Chestnut Street merchants believe possible site would serve as shopping magnet
Apple Computer Inc.’s interest in possibly opening a store along Chestnut Street in San Francisco has business owners and residents anxiously anticipating the computer giant’s arrival.
The iPod maker is studying whether a site in the 2100 block of Chestnut Street would be a good location for the company’s third store in The City, according to Larry Badiner of the Planning Department. Business owners along the quiet street that mixes small shops with corporate chains like the Gap are hoping the store can become an anchor of the street and draw new shoppers to the neighborhood, according to Jim Maxwell.
“Certainly it’s big booming business where they currently have locations,” said the former president of the Marina Merchant’s Association. “We see it as opportunity to draw people to the Marina that don’t come here right now.”
An Apple representative said it is company policy not to discuss possible future locations for its store, or the financial stability of the company’s other two San Francisco locations. The site is home to a Walgreens drug store, which is set to move next door in October into a new building under construction. The new building will house Walgreens at street level and on top it will have a refurbished Marina Theatre.
To 83-year-old Gary Eady, a longtime resident of the neighborhood, having the Apple store open next door to the movie theater makes sense to him because he said the only way to get people to stop playing with their laptop computers at home is to get them to go out and watch a movie.
“Folks don’t leave their homes because of all the technology,” he said, adding that he thinks the combination will have more people walking on the streets looking at other stores.

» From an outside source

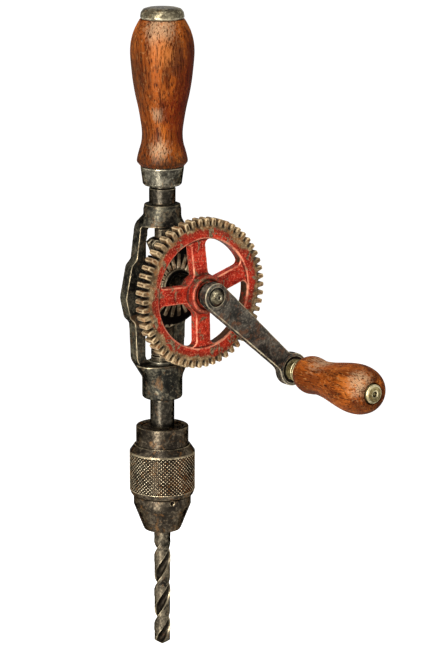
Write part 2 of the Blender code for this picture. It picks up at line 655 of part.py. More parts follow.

But, while Apple is still studing the feasibility of the site, some residents are trying to prevent the store from transforming the storefront into one of its well-known sleek, space-age designs, according to Maxwell. The Planning Department has received complaints that Spanish tiles on the roof of the current Walgreens are native to San Francisco and thus cannot be torn down as any part of the redevelopment. Calls to the woman who filed the complaint were not returned. But the Planning Department told business owners that they do not believe the tiles are native, according to Maxwell. Badiner said Apple is still in the early stages of its development.